*** Records for this exercise

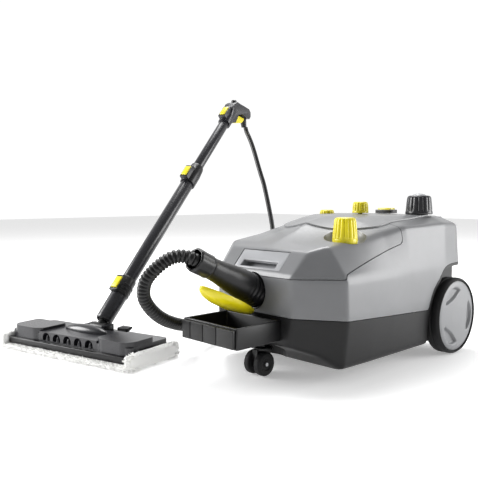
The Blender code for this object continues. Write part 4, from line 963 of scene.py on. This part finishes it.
# ------------------------------------------------------------------ running gear
@dataclass
class RearWheel:
    """A rear wheel: rubber tyre and moulded hub.

    Attributes:
        side: -1 on the left, 1 on the right.
        radius: the tyre's.
        width: the tyre's.
        rim: the hub's radius.
    """

    side: int
    radius: float = WHEEL_RADIUS
    width: float = 0.032
    rim: float = 0.0642

    def build(self) -> None:
        """Turns the tyre with its grooves and the hub with its three claw-shaped recesses."""
        name = "right" if self.side > 0 else "left"
        half = self.width / 2
        place = Place((self.side * (0.157 - half), 0, self.radius)).turned_by(y=self.side * math.pi / 2)
        tread = rounded([(self.rim + GAP, -half + 0.002), (self.radius - 0.004, -half),
                         (self.radius, -half + 0.005),
                         (self.radius, -0.0022), (self.radius - 0.0016, -0.0016),
                         (self.radius - 0.0016, 0.0016),
                         (self.radius, 0.0022), (self.radius, half - 0.005), (self.radius - 0.004, half),
                         (self.rim + GAP, half - 0.002)], 0.0022, 4, closed=True)
        tyre = turned(f"tyre_{name}_rubber", tread, place, 128, ring=True)
        dress(shade(tyre), Stuff.TYRE, f"wheel_{name}", "black_rubber", f"tyre_{name}")

        face = rounded([(0, half - 0.0005), (0.020, half - 0.0005), (self.rim - 0.006, half - 0.0015),
                        (self.rim - 0.001, half - 0.003), (self.rim, half - 0.0045)], 0.003, 3)
        fine = np.linspace(0, self.rim - 0.0035, 46)
        height = np.interp(fine, face[:, 0], face[:, 1])
        back = rounded([(self.rim, half - 0.0045), (self.rim, -half + 0.003),
                        (self.rim - 0.004, -half + 0.003),
                        (self.rim - 0.006, -0.004), (0.016, -0.004), (0.016, -half + 0.003),
                        (0.0064, -half + 0.003),
                        (0.0064, half - 0.0065), (0, half - 0.0065)], 0.001, 2)
        profile = np.concatenate([np.stack([fine, height], axis=1), [(self.rim - 0.001, half - 0.003)],
                                  back])
        steps = 144
        angle = np.linspace(0, 2 * np.pi, steps, endpoint=False)[None, :]
        radius = np.repeat(profile[:, :1], steps, axis=1)
        depth = np.repeat(profile[:, 1:], steps, axis=1)
        turn = (angle - math.radians(24)) % (2 * np.pi / 3) - np.pi / 3
        inner = 0.034 + 0.012 * (turn / 0.62) ** 2
        outer = 0.0560 - 0.010 * (turn / 0.75) ** 2
        claw = np.clip((radius - inner) / 0.0035, 0, 1) * np.clip((outer - radius) / 0.004, 0, 1)
        claw = claw * claw * (3 - 2 * claw)
        front = np.arange(len(profile))[:, None] < len(fine)
        depth = depth - np.where(front, 0.0052 * claw, 0)
        grid = np.stack([radius * np.cos(angle), radius * np.sin(angle), depth], axis=-1)
        hub = closed_grid(f"hub_{name}_moulding", grid, place)
        dress(shade(hub), Stuff.HUB, f"wheel_{name}", "light_grey_plastic", f"hub_{name}")


@dataclass
class Caster:
    """The front caster's fork and twin wheels.

    Attributes:
        radius: the wheels'.
        y: the axle's place.
    """

    radius: float = 0.0195
    y: float = -0.361

    def build(self) -> None:
        """Turns the wheels and rounds the fork."""
        dress_refined(("caster_fork", "caster_fork_moulding", 0.0007, 3, Stuff.BLACK, "caster",
                       "black_plastic"))
        r = self.radius
        profile = rounded([(0.0034, 0.006), (r - 0.0015, 0.006), (r, 0.0075), (r, 0.0155),
                           (r - 0.0025, 0.0176), (0.011, 0.0176),
                           (0.009, 0.0158), (0.0034, 0.0158)], 0.0012, 3, closed=True)
        place = Place((0, self.y, r)).turned_by(y=math.pi / 2)
        for name, side in (("left", -1), ("right", 1)):
            wheel = turned(f"caster_roller_{name}", profile * [1, side], place, 64, ring=True)
            dress(shade(wheel), Stuff.TYRE, f"caster_wheel_{name}", "black_rubber", f"caster_wheel_{name}")


# ------------------------------------------------------------------ controls
@dataclass
class Knob:
    """A fluted round grip.

    Attributes:
        node: the solid it stands for, and its body.
        place: the middle of its underside.
        radius: at the foot.
        height: of the grip.
        taper: how much narrower the top is.
        flutes: how many.
        depth: of each flute.
        collar: height of the plain ring at the foot.
        stem: length of the stem below.
    """

    node: str
    place: tuple[float, float, float]
    radius: float
    height: float
    taper: float
    flutes: int
    depth: float
    collar: float
    stem: float

    def build(self) -> None:
        """Turns the grip: r -> r - d (1 - |cos(n a / 2)|^0.5) over its fluted stretch."""
        r, h = self.radius, self.height
        outline = [(0, -self.stem), (0.004, -self.stem), (0.004, 0), (r, 0), (r, self.collar),
                   (r - self.depth * 0.4, self.collar + 0.001)]
        rise = np.linspace(self.collar + 0.0012, h - 0.004, 10)
        slope = [(r - self.taper * ((z - self.collar) / (h - self.collar)) ** 1.3, z) for z in rise]
        crown = [(slope[-1][0] - 0.0012, h - 0.0016), (slope[-1][0] - 0.0035, h - 0.0003),
                 (slope[-1][0] - 0.006, h), (0, h)]
        profile = rounded(outline, 0.0006, 2).tolist()[:-1] + slope + crown

        def fluting(radius: Array, height: Array, angle: Array) -> Array:
            """Pulls the radius in between the ribs.

            Args:
                radius: the plain radius.
                height: along the axis.
                angle: about it.

            Returns:
                The new radius.
            """
            wave = 1 - np.abs(np.cos(self.flutes * angle / 2)) ** 0.45
            ramp = np.clip((height - self.collar - 0.0008) / 0.0025, 0, 1) * np.clip((h - height) / 0.0035,
                                                                                     0, 1)
            return np.where(radius > 0.006, radius - self.depth * wave * ramp, radius)

        knob = turned(f"{self.node}_grip", profile, Place(self.place), self.flutes * 14, fluting)
        dress(shade(knob, 50), Stuff.YELLOW, self.node, "yellow_plastic", self.node)


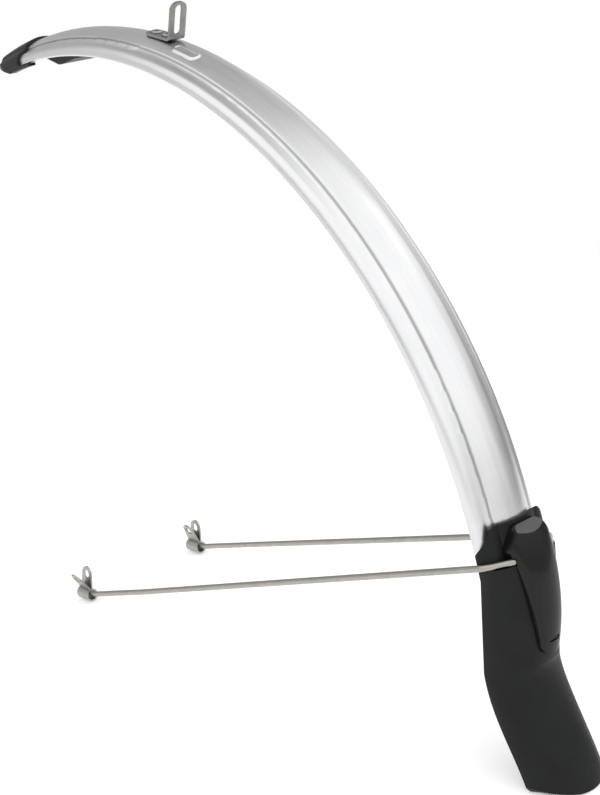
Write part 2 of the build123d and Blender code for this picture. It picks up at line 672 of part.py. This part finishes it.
def make_stay_clip(outer_lean, inner_lean, side):
    """Folded sheet around the stay's toe, with two eyes that spread from the seam on top."""
    pitch = radians(TOE_PITCH)
    along = Vector(cos(pitch), 0, sin(pitch))
    up = Vector(-sin(pitch), 0, cos(pitch))
    toe = Vector(TOE_X, side * TOE_HALF, TOE_Z)
    middle = toe - along * (CLIP_BACK + CLIP_LENGTH / 2) - up * (CLIP_BARREL - WIRE / 2 - SEAT_GAP)
    ring = Circle(CLIP_BARREL + CLIP_SHEET) - Circle(CLIP_BARREL)
    slit = Pos(0, CLIP_BARREL + CLIP_SHEET) * Rectangle(2 * SEAT_GAP, 4 * CLIP_SHEET)
    clip = extrude(ring, amount=CLIP_LENGTH / 2, both=True)
    root = (CLIP_SHEET / 2 + SEAT_GAP, CLIP_BARREL + CLIP_SHEET / 2)
    tab = make_face(Polyline((-CLIP_LENGTH / 2, 0), (CLIP_LENGTH / 2, 0), (EYE_SHIFT + EYE_RADIUS, EYE_RISE),
                             (EYE_SHIFT - EYE_RADIUS, EYE_RISE), close=True))
    tab += Pos(EYE_SHIFT, EYE_RISE) * Circle(EYE_RADIUS)
    tab -= Pos(EYE_SHIFT, EYE_RISE) * Circle(EYE_BORE)
    for hand, lean in ((side, outer_lean), (-side, inner_lean)):
        out = Vector(cos(radians(lean)), -hand * sin(radians(lean)), 0)
        face = Plane(origin=(hand * root[0], root[1], 0), x_dir=(0, 0, 1), z_dir=out * -1)
        clip += extrude(face * tab, amount=CLIP_SHEET / 2, both=True)
    clip -= extrude(slit, amount=CLIP_LENGTH, both=True)
    clip -= extrude(Circle(CLIP_BARREL), amount=CLIP_LENGTH, both=True)
    return Plane(origin=middle, x_dir=(0, 1, 0), z_dir=along).location * clip


def make_pieces():
    front, rear = rivet_angles()
    bore = RIVET_RADIUS + RIVET_FIT
    return {
        "blade": make_blade(),
        "nose_cap": make_nose_cap(),
        "fork_bracket": make_fork_bracket(),
        "bracket_rivet_front": make_rivet(front),
        "bracket_rivet_rear": make_rivet(rear),
        "rivet_washer_front": make_washer(front, 0, WASHER_RADIUS, bore),
        "rivet_washer_rear": make_washer(rear, 0, WASHER_RADIUS, bore),
        "spoiler": make_spoiler(),
        "stay": wire(WIRE / 2),
        "stay_saddle": make_saddle(),
        "saddle_screw_left": make_saddle_screw(-1),
        "saddle_screw_right": make_saddle_screw(1),
        "saddle_washer_left": make_saddle_washer(-1),
        "saddle_washer_right": make_saddle_washer(1),
        "saddle_nut_left": make_saddle_nut(-1),
        "saddle_nut_right": make_saddle_nut(1),
        "stay_cover": make_stay_cover(),
        "stay_clip_left": make_stay_clip(LEFT_OUTER_LEAN, LEFT_INNER_LEAN, -1),
        "stay_clip_right": make_stay_clip(RIGHT_OUTER_LEAN, RIGHT_INNER_LEAN, 1),
    }


os.makedirs("parts", exist_ok=True)
origin = slot_middle()
for name, piece in make_pieces().items():
    export_step(Pos(-origin.X, -origin.Y, -origin.Z) * piece, "parts/" + name + ".step")
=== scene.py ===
import json
import math

import bmesh
import bpy
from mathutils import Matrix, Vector


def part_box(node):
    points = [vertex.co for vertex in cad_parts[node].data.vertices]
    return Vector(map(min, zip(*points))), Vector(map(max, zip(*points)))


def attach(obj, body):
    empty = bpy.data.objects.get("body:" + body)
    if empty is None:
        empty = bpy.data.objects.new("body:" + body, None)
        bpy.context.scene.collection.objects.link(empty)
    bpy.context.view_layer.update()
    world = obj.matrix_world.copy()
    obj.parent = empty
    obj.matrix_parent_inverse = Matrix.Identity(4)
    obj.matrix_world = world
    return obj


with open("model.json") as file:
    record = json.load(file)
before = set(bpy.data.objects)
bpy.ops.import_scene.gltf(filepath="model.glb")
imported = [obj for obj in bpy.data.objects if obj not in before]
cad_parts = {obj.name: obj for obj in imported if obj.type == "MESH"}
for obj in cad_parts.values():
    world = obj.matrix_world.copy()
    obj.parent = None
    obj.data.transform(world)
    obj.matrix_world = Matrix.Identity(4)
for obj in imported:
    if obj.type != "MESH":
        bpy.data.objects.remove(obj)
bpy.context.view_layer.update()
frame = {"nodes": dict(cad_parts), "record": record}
nodes = frame["nodes"]

# Places are in metres in the row frame, whose origin is the middle of the fork bracket's slot.
# X points to the rear of the bicycle, y to its right and z up. WHEEL is the middle of the axle.
WHEEL = Vector((-0.0246922, 0.0, -0.367772))
BLADE_RADIUS = 0.35
FLAP_TIP_REACH = 0.36


# Helpers

def add_object(name, data):
    """A new object in the scene."""
    thing = bpy.data.objects.new(name, data)
    bpy.context.scene.collection.objects.link(thing)
    return thing


def aim(thing, target):
    """Turns a lamp or a camera, which looks along its own -z, towards a place."""
    thing.rotation_euler = (Vector(target) - thing.location).to_track_quat("-Z", "Y").to_euler()


def new_material(name):
    """A new material, and the shader in its node tree."""
    material = bpy.data.materials.new(name)
    material.use_nodes = True
    return material, material.node_tree.nodes["Principled BSDF"]


def set_sockets(shader, values):
    """Sets constants on a shader's sockets."""
    for name, value in values.items():
        shader.inputs[name].default_value = value


class NodeTree:
    """The nodes of a material or of the world, with short calls for the ones that both use."""

    def __init__(self, tree):
        self.nodes = tree.nodes
        self.links = tree.links

    def link(self, source, target):
        self.links.new(source, target)

    def feed(self, value, socket):
        """Sets a number on a socket, or links another node's output to it."""
        if isinstance(value, (int, float)):
            socket.default_value = value
        else:
            self.link(value, socket)

    def math(self, operation, first, second=0.0):
        node = self.nodes.new("ShaderNodeMath")
        node.operation = operation
        self.feed(first, node.inputs[0])
        self.feed(second, node.inputs[1])
        return node.outputs[0]

    def split(self, vector):
        node = self.nodes.new("ShaderNodeSeparateXYZ")
        self.link(vector, node.inputs["Vector"])
        return node.outputs

    def smooth_step(self, value, start, end):
        """Goes softly from 0 at the start to 1 at the end, which may be the lower of the two."""
        node = self.nodes.new("ShaderNodeMapRange")
        node.interpolation_type = "SMOOTHSTEP"
        node.inputs["From Min"].default_value = start
        node.inputs["From Max"].default_value = end
        self.link(value, node.inputs["Value"])
        return node.outputs["Result"]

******

## Requirement:
Begin with the first line of the data above and, please, print each line exactly until you have printed the line containing "rim: float = 0.0642"; print nothing else.

## Result:
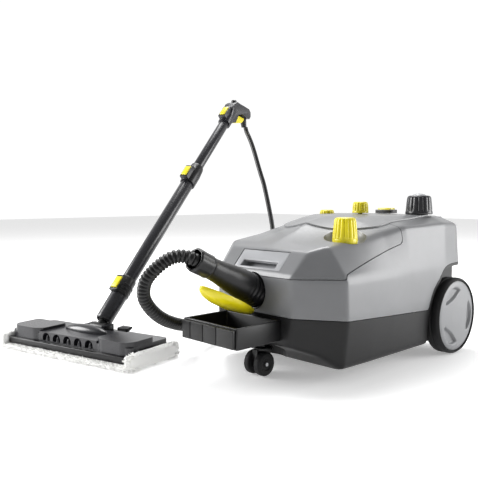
The Blender code for this object continues. Write part 4, from line 963 of scene.py on. This part finishes it.
# ------------------------------------------------------------------ running gear
@dataclass
class RearWheel:
    """A rear wheel: rubber tyre and moulded hub.

    Attributes:
        side: -1 on the left, 1 on the right.
        radius: the tyre's.
        width: the tyre's.
        rim: the hub's radius.
    """

    side: int
    radius: float = WHEEL_RADIUS
    width: float = 0.032
    rim: float = 0.0642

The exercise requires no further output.